WASHINGTON — The joint task force responding to the devastating Maui wildfires is bringing the full weight of the Defense Department to the interagency effort, its deputy commander said.
Led by the Federal Emergency Management Agency, nearly 700 DOD personnel and 140 Coast Guardsmen are part of the coordinated response, as military members work alongside interagency partners and state and local officials.
But beyond personnel currently on the ground, Army Col. David Fielder, deputy commander of Joint Task Force 5-0, said the task force brings with it the capability to tap into and quickly field the full spectrum of military capabilities as the situation evolves.
"Gen. Flynn has the entire DOD presence supporting him," Fielder said of Army Gen. Charles A. Flynn, commanding general of U.S. Army Pacific.
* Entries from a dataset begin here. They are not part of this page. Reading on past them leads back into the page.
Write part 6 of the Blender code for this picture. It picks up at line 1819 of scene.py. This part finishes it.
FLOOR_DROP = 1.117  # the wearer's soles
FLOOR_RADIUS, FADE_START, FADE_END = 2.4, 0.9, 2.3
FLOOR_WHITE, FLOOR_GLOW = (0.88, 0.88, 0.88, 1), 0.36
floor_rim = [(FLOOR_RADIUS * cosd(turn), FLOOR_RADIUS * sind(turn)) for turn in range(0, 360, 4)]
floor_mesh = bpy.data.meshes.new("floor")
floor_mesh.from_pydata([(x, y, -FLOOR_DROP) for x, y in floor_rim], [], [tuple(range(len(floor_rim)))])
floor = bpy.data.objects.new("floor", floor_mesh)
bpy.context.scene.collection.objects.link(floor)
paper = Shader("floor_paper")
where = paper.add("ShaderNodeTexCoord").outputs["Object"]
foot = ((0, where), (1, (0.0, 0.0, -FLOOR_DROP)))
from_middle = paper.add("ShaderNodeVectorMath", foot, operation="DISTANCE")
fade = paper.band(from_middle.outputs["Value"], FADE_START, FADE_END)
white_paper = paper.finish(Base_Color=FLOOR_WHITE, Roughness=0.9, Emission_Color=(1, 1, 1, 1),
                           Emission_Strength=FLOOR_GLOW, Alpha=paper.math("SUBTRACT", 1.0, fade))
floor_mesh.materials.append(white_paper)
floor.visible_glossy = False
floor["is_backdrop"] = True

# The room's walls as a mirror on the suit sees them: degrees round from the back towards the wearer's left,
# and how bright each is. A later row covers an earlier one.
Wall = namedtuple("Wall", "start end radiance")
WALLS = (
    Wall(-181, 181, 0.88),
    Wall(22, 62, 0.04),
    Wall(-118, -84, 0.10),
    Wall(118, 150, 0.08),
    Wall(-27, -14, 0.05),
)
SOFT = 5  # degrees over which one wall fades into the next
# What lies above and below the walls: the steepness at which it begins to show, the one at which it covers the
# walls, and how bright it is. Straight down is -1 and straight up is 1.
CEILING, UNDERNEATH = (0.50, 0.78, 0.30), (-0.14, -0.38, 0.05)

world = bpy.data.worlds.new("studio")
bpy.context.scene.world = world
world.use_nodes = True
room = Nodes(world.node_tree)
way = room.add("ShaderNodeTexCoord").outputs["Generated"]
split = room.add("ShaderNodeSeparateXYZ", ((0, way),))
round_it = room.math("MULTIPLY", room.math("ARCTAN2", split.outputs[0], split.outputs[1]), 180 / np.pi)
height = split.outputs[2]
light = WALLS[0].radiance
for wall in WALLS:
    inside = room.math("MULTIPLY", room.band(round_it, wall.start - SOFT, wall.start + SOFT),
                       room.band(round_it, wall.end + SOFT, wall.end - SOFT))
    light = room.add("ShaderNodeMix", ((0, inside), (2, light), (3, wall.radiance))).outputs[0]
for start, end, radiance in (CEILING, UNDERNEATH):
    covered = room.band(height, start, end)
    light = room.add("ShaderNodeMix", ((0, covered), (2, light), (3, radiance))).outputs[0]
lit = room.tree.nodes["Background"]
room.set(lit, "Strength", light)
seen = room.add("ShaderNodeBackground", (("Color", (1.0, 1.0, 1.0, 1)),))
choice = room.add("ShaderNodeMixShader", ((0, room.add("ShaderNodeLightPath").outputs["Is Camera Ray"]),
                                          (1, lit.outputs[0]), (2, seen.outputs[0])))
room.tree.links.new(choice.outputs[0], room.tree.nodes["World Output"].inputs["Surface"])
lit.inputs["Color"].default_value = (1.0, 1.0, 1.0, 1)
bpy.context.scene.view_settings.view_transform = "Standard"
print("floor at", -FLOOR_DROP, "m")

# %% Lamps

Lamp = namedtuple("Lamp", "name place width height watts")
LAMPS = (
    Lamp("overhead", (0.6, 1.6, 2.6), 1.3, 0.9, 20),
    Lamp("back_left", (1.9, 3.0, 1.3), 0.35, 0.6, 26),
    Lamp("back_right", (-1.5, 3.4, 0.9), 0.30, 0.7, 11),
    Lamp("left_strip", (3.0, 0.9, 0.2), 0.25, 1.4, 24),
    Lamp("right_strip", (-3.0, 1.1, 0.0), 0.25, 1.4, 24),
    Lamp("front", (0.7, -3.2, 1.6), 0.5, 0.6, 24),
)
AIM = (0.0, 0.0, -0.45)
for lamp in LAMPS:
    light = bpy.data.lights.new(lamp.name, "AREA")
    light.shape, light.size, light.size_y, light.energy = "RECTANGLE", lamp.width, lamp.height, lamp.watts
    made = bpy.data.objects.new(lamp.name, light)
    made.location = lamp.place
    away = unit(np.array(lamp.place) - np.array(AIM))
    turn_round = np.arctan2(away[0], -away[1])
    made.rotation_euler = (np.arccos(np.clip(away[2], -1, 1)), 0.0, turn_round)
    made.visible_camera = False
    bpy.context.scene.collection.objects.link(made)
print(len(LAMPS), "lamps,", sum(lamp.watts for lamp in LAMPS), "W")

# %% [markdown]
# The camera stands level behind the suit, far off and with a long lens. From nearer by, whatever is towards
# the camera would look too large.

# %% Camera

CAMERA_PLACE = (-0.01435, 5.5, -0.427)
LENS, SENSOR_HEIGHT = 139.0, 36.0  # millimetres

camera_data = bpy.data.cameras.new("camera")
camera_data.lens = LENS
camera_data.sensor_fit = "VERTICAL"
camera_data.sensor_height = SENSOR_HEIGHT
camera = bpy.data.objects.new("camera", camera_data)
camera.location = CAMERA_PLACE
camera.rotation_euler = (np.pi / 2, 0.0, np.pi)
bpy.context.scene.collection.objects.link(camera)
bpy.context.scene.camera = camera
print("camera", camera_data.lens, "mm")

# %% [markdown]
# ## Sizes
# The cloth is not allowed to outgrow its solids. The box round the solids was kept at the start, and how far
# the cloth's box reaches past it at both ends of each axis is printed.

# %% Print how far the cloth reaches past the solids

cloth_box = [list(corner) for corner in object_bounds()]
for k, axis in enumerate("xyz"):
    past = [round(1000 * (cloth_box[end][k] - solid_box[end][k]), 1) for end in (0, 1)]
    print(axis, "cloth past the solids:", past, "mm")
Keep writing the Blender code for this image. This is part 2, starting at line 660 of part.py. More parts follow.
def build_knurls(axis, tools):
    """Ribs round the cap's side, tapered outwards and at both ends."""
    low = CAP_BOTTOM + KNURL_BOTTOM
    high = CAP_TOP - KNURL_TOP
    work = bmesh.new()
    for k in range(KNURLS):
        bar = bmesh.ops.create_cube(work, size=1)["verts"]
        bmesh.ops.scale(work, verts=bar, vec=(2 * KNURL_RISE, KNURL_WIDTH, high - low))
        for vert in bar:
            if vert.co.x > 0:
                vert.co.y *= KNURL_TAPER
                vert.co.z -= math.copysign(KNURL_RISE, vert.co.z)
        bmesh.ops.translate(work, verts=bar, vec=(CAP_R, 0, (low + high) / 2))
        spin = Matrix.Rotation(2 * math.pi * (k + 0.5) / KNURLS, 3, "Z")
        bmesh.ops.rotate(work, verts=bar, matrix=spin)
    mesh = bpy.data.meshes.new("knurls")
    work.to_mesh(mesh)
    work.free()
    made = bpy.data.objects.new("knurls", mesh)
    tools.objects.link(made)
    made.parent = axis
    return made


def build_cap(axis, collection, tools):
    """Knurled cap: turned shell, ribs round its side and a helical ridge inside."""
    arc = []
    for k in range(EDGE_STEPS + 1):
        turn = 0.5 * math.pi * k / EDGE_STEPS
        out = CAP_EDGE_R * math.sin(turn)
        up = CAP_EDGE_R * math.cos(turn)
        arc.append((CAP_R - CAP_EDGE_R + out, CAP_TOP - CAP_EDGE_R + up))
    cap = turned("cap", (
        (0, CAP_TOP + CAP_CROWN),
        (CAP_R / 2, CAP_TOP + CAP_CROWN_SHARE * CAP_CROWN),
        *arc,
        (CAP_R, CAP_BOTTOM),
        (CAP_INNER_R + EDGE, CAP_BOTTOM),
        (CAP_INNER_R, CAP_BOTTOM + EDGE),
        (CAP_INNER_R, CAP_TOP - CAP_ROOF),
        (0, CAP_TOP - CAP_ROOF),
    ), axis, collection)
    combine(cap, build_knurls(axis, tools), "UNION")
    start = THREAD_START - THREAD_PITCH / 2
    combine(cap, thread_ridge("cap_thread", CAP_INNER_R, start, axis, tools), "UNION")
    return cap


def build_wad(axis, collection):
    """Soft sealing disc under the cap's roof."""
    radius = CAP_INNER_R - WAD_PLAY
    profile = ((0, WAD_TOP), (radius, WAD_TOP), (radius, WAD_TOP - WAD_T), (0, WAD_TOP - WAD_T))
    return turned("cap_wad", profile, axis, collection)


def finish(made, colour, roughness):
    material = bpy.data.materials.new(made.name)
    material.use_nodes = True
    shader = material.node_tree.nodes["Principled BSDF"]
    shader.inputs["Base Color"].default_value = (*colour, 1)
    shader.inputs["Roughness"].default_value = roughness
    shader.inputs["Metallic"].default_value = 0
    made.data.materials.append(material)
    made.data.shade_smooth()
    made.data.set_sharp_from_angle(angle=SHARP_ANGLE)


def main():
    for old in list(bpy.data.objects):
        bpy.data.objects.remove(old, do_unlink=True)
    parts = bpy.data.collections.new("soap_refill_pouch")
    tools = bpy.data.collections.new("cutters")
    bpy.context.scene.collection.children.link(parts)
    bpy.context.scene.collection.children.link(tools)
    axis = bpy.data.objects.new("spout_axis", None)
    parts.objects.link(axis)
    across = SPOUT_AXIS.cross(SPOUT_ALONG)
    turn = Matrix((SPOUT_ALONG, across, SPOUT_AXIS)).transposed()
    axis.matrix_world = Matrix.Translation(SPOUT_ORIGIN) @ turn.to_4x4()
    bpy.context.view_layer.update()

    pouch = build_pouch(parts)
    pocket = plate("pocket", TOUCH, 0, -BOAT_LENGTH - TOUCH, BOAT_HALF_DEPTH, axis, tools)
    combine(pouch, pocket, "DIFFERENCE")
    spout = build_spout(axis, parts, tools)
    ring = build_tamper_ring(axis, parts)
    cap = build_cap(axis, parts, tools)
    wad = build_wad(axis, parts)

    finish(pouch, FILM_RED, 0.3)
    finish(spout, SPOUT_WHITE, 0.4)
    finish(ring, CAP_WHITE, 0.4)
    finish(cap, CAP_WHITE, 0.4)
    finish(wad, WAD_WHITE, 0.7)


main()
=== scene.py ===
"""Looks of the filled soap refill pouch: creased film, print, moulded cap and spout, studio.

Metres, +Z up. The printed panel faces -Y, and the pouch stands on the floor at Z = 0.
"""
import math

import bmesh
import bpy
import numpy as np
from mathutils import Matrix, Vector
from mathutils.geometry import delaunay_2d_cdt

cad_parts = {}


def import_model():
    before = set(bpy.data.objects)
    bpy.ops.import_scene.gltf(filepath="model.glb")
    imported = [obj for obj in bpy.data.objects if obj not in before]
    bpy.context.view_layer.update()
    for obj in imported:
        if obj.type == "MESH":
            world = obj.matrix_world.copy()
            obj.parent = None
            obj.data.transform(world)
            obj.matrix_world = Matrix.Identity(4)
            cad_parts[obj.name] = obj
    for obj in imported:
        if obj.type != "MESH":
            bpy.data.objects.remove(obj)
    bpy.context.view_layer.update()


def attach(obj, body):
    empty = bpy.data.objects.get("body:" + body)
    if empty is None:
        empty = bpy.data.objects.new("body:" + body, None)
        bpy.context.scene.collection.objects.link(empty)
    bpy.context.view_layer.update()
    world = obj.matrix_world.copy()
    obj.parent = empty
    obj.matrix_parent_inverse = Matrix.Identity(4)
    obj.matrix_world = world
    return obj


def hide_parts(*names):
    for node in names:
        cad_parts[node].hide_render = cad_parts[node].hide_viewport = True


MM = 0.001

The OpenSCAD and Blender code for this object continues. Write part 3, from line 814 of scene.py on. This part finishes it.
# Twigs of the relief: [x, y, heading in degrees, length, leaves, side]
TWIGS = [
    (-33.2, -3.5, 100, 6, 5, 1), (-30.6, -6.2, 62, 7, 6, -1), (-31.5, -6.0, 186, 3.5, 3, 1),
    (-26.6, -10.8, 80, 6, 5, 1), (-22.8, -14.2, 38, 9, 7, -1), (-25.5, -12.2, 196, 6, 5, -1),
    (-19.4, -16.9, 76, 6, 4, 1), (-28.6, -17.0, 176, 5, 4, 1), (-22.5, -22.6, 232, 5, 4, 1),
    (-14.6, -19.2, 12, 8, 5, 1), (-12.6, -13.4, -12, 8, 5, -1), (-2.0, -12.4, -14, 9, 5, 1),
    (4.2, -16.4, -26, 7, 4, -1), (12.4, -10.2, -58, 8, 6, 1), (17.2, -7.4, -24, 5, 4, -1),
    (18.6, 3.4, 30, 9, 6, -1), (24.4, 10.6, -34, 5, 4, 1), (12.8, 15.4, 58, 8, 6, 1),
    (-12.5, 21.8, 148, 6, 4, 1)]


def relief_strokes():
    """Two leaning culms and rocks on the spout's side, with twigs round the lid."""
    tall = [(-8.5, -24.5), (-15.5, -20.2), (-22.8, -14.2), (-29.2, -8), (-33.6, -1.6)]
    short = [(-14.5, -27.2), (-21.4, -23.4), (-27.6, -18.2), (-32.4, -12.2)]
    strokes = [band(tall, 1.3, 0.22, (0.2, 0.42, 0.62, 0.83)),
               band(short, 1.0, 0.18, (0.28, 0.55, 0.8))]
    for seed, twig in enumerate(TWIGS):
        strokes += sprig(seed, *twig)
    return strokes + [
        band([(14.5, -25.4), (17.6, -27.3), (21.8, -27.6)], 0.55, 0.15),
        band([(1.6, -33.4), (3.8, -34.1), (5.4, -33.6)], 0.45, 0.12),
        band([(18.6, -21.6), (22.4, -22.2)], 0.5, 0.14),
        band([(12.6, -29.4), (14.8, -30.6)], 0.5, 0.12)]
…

Fielder said he consults on a nearly daily basis with local leaders who are amazed by what the DOD can offer. He said if there is a capability needed on the ground, the task force can reach back across the entire DOD to begin working a solution.
"If we can support it, we offer it up to FEMA," Fielder said. He said the task force has moved at unprecedented pace in supporting the interagency effort.
The task force is led by Army Brig. Gen. Stephen F. Logan, commander of the Hawaii Army National Guard. It was activated on Aug. 11 and reached full operational capacity five days later.
Secretary of Defense Lloyd J. Austin III designated Logan as the dual status commander of Joint Task Force 5-0 under U.S. Indo-Pacific Command on Aug. 12.
The Hawaii National Guard continues to operate traffic control points and provide security in support of local law enforcement. The National Guard is also providing response teams trained in hazardous material response.
Additionally, active components from the Army, Navy, Air Force and Marines have all lent their support to the mission.
DOD personnel are currently conducting 8 eight approved mission assignments in support of FEMA:
- Operation of a Defense Coordinating Element office including liaison officers.
- Inter-island air/sea transportation for the movement of cargo, personnel, supplies and equipment.
- Use of Schofield Barracks to support facilities for billeting, life support and hygiene facilities for federal emergency responders.
- Strategic transportation of personnel and/or cargo.
- Standing by for aerial fire suppression.
- Use of U.S. Army Reserve Center – Wailuku and support as a FEMA Incident Support Base and a Federal Staging Area for FEMA.
- Fuel distribution operations in support of U.S. Army Corps of Engineers generator operations.
- Mortuary Affairs support.
Fielder said the task force is another reminder of the DOD's proven ability to quickly field resources needed to respond to any humanitarian situation throughout the globe. He also noted the Department's commitment to continue supporting local, state and federal emergency responders, however they may be needed.